We have been presented with multiple ministry opportunities through Tiny Hands Nepal and their affiliates, to the children and women of Kathmandu. Such opportunities such as creating a activities curriculum for children who are not given much opportunity to expand their creative thinking, thought process or ability to solve problems. Ultimately, without this type of education, their development as children is hampered. However, we have been asked to brain storm, write down, and create a curriculum for the orphaned children that we will be working with in order that those who are here in Kathmandu daily, may better serve their community. We have also been asked to help create and make a garden for a newly built house for women who have been rescued out of the sex industry in Nepal. At this house, there are approximately 10 women who live there. The house was just built by Tiny Hands and there is still a good amount of dirt that needs to be moved and hopefully made into a garden. For those who do play soccer, we are also thinking of doing some futbol training sessions with the kids here. It would be a great way to connect and have fun at the same time. Lastly, a great need for Tiny Hands Nepal is to research and find out about all the Sex Trafficking taking place in Nepal and write a report on it. This is to help the border monitoring stations that have been set up across the border. As far as many can tell, there are at least 10,00 Nepalese women trafficked a year.
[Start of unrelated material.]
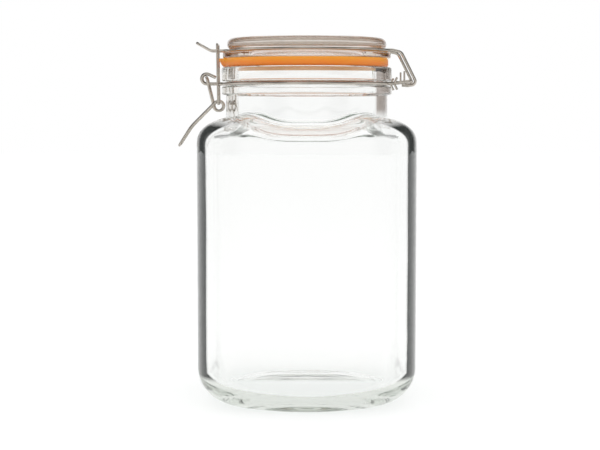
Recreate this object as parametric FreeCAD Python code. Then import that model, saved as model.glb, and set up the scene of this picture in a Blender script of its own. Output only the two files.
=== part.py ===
import FreeCAD, Part
import math
import os

from FreeCAD import Vector

# Clip-top storage jar: a square glass jar with a round neck, a glass lid on a rubber seal, and a wire
# clip that joins, hinges and locks them. Millimetres. The origin is on the jar's axis at the level that
# the jar stands on, +Z is up, -Y is the front face, -X is the clip and +X is the hinge.

# Glass jar: body
BODY_HALF = 60.9             # from the axis to the middle of a side
BODY_SQUARENESS = 3.9        # exponent of the outline: 2 is a circle, higher is squarer
FOOT_INSET = 13.4            # round edge that the jar stands on, in from the middle of a side
FOOT_WIDTH = 6.5             # flat standing ring inside that edge
PUSH_UP = 3.0                # how far the middle of the base is raised
HEEL_HEIGHT = 20.6           # from the foot up to the straight sides
HEEL_FULLNESS = 0.57         # weight of the heel's curve: 0.707 is an ellipse, higher is fuller
SIDE_HEIGHT = 123.2          # straight part of the sides
SHOULDER_RISE = 10.7         # shoulder at the neck, over the middle of a side
CORNER_RISE = 5.4            # how much higher it is over a corner
CORNER_SHARPNESS = 2.2       # higher keeps the raised part nearer to the corners
SHOULDER_FULLNESS = 1.3
WALL = 4.7
BASE_THICKNESS = 6.0

# Glass jar: neck and finish, from the bottom up
MOUTH_RADIUS = 39.5
NECK_WALL = 6.0
NECK_LENGTH = 16.5           # from the shoulder, over the middle of a side, to the bead
NECK_FILLET = 3.0
FINISH_REACH = 2.4           # bead and band, beyond the neck
BEAD_HEIGHT = 4.9
GROOVE_DEPTH = 2.3
GROOVE_SLACK = 0.9           # groove height beyond the wire's
BAND_HEIGHT = 7.9
FINISH_ROUNDING = 1.1

# Rubber seal
SEAL_HEIGHT = 4.8
SEAL_INSET = 2.0             # in from the finish
SEAL_SLACK = 0.4             # between the seal's bore and the lid's plug
SEAL_SEAT_GAP = 0.1
SEAL_ROUNDING = 1.2
TAB_REACH = 3.2
TAB_HALF_WIDTH = 8.0
TAB_TIP_THICKNESS = 1.2

# Glass lid
PLUG_CLEARANCE = 1.5
PLUG_DEPTH = 4.5
PLUG_WALL = 5.0
PLUG_ROUNDING = 1.2
FLANGE_INSET = 0.6           # in from the finish
FLANGE_THICKNESS = 3.5
FLANGE_ROUNDING = 0.9
WAIST_DEPTH = 5.2            # in from the flange
CROWN_INSET = 3.1            # in from the finish
CROWN_HEIGHT = 5.9
CROWN_ROUNDING = 3.0
CROWN_UNDERCUT = 2.2         # rounding of its lower edge
CROWN_RIM = 7.0
CROWN_DISH = 1.6
DISH_ROUNDING = 1.0
LID_SKIN = 4.2               # glass left between the dish on top and the hollow underneath
HOLLOW_ROUNDING = 2.0

# Wires
NECK_WIRE = 1.8
LID_WIRE = 1.6
LEVER_WIRE = 1.4
BAIL_WIRE = 1.1
FIT_GAP = 0.1                # wire lying in its glass groove
SIDE_GAP = 0.3               # between wires that pass each other in the clip
PIVOT_GAP = 0.3              # from a pin to the loop that pulls on it
HINGE_GAP = 0.5              # from the hinge bar to the hooks round it
PIN_OVERHANG = 0.9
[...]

This does not even include all the inner country trafficking that takes place.
My hope with all of these opportunities is that we will be exposed, while at the same time, not so much coming in and doing our own thing, but helping the already existing organizations that are here permanently. Well, being that this is the first day that we are here, that is it for now. Again, we covet your prayers. Blessings to you all and may we all continue to do what it is that we believe our heart is leading us to do.